Source data

________________________________________

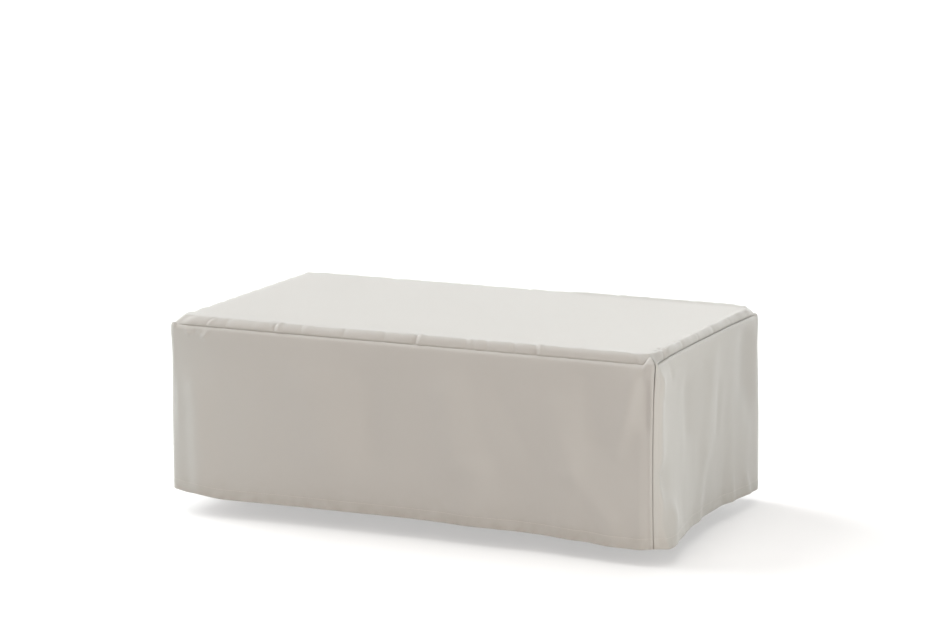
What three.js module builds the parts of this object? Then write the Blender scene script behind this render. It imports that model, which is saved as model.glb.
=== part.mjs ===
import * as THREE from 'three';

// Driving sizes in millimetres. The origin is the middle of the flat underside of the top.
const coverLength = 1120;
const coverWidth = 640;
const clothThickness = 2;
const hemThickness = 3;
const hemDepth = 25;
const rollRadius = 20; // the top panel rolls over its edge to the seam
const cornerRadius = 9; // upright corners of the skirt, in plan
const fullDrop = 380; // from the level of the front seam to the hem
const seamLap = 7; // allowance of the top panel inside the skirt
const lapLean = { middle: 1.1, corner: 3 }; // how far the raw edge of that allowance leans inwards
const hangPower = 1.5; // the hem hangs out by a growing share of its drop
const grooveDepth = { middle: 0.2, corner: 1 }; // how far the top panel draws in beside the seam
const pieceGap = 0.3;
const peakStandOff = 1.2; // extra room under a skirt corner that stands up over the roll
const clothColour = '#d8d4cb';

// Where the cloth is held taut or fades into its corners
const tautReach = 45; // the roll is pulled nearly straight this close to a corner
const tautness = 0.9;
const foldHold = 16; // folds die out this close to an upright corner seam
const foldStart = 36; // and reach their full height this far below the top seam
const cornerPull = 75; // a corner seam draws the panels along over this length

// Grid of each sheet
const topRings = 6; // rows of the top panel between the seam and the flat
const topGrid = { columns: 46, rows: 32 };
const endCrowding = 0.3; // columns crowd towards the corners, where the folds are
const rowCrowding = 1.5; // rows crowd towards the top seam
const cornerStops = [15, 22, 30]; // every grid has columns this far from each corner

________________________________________

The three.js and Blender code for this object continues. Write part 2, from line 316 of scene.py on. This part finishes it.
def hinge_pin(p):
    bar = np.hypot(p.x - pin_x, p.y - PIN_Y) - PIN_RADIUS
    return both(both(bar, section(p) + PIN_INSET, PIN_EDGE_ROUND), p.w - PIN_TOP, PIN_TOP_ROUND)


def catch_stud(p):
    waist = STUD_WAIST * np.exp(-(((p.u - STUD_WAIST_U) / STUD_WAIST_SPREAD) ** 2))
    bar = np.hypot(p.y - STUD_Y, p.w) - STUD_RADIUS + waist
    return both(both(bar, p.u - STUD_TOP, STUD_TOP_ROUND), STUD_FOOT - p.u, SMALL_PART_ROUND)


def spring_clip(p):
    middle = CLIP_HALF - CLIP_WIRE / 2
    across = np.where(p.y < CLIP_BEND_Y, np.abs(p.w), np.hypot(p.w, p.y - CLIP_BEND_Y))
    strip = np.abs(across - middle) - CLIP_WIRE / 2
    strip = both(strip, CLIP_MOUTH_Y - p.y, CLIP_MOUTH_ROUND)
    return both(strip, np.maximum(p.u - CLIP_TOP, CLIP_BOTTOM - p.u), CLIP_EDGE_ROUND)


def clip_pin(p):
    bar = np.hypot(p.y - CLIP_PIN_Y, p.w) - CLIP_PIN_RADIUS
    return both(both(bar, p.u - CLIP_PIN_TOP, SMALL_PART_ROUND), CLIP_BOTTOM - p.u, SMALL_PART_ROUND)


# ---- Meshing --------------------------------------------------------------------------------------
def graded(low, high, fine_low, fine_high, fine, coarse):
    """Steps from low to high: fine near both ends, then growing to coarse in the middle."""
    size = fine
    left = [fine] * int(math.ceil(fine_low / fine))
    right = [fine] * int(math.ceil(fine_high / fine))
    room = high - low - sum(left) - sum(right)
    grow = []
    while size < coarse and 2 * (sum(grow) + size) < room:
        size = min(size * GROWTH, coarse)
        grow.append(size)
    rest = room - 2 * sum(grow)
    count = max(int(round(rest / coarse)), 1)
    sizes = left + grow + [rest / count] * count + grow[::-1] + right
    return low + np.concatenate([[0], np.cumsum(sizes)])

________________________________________

= WRITTEN TASK =
Print exactly the lines above from the one with "What three.js module" to the one with "import * as THREE from 'three';", including both.

= FINAL ANSWER =
What three.js module builds the parts of this object? Then write the Blender scene script behind this render. It imports that model, which is saved as model.glb.
=== part.mjs ===
import * as THREE from 'three';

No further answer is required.